İslam, bugün siyasal islamcıların esiridir, ne zaman ki esaretten kurtulursa, işte o zaman insanlığa da kurtuluş ümidi olacaktır, bu kadar net.

Siyasel İslamcı kimlerdir?
Öte dünya argümanları ile, bu dünyasını ma'mur edenlerin alayı 
*
Bakıyorsun çok masum bir yüz; ama içeride duygular o kadar yoğun kaslanmış ki, hareket kabiliyetini kaybetmiş...

Her iletişim, birliktelik/ayrılık/etkileşim insana his odaklı bir tarz idman imkanı sağlar. Abartanlar genelde diğerine hoyratça abanan/abanılanlardan çıkıyor.

Bakiyesi dolu dolu sanıyorsun; ama esasta ucu kaçmış bir lezzetsizlik...

Geçmişini bu günün sırtına vuranların geleceği hamallıkla geçer.

Kendi filminin esas oğlanı üstelik kendi filminde, her onunla ilintili yaşamın figüranı haline geliyorsa bu, fark sorunu olduğuna işarettir.

Tecrübe istemesek de yaşanmışlığı ile bize ait haliyle; lakin onu taşımak ile ona taşıtmak farklı fiiller...

Kas bir araçtır, amaç değil. Yaşam levazımıdır. Ayakta tutmaya yarar. Bizi taşır. Biz kası taşır hale geliyorsak, iş tuhaflaşmış demektir.

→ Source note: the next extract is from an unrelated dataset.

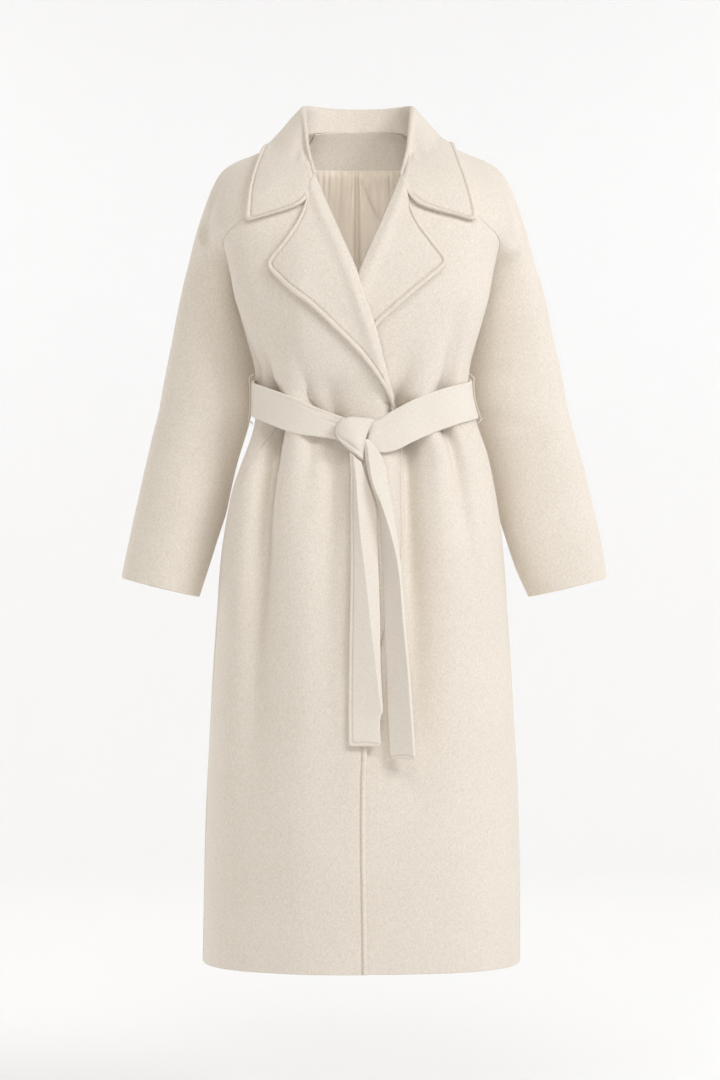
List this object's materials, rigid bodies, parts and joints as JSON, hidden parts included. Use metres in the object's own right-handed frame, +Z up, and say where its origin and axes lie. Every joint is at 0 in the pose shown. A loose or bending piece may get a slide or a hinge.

Özünde kısaca tecrübe de bizi taşısın, biz tecrübeyi değil.
*
Yaşayamadığınız bir damla huzur...

Olmak isteyip de olamadığımızı hissettiğimizi bulma ümidi. En yıkıcı ve acılı kavgalarımızda bile.

Tek derdimiz bu.

Söyleyemeyiz ama…

Burnumuzdan kıl aldırmayız.

Başkalarca libaslanmış ahlak, örf, stil filan derken önümüze konan teleskoplardan kurtulup, bize ait saf gözlerimizle kirpik mesafemizdeki anı, anın bize ait olanını yakalamak ne mümkün. 

Bu nedendendir başkalardaki hafif mutluluk ayaklanmalarını bile bastırma telaşımız.

Bizim dünyamızda ben onu etkilerken o beni etkiliyor. Bunu ben, o, yapmazsak başka bir yerler, bir biçimde bunu bize illa ki yapıyor. Etkiliyor etkicibaşıları ve tepiniyorlar üzerimizde.

Etki balçığında ürperti duymamız gereken masum dokunuşlar tarihe karıştı, artık en sert hamle bile tüy dokunuşu geliyor bize.

Güvenimiz her etkiyle kırılmakta ki bu da bize celladımızın bonusu...

Ne diyeyim bilemedim, hayırlı olsun sürülüğümüz mü; ya da iyi gömülmeler mi!?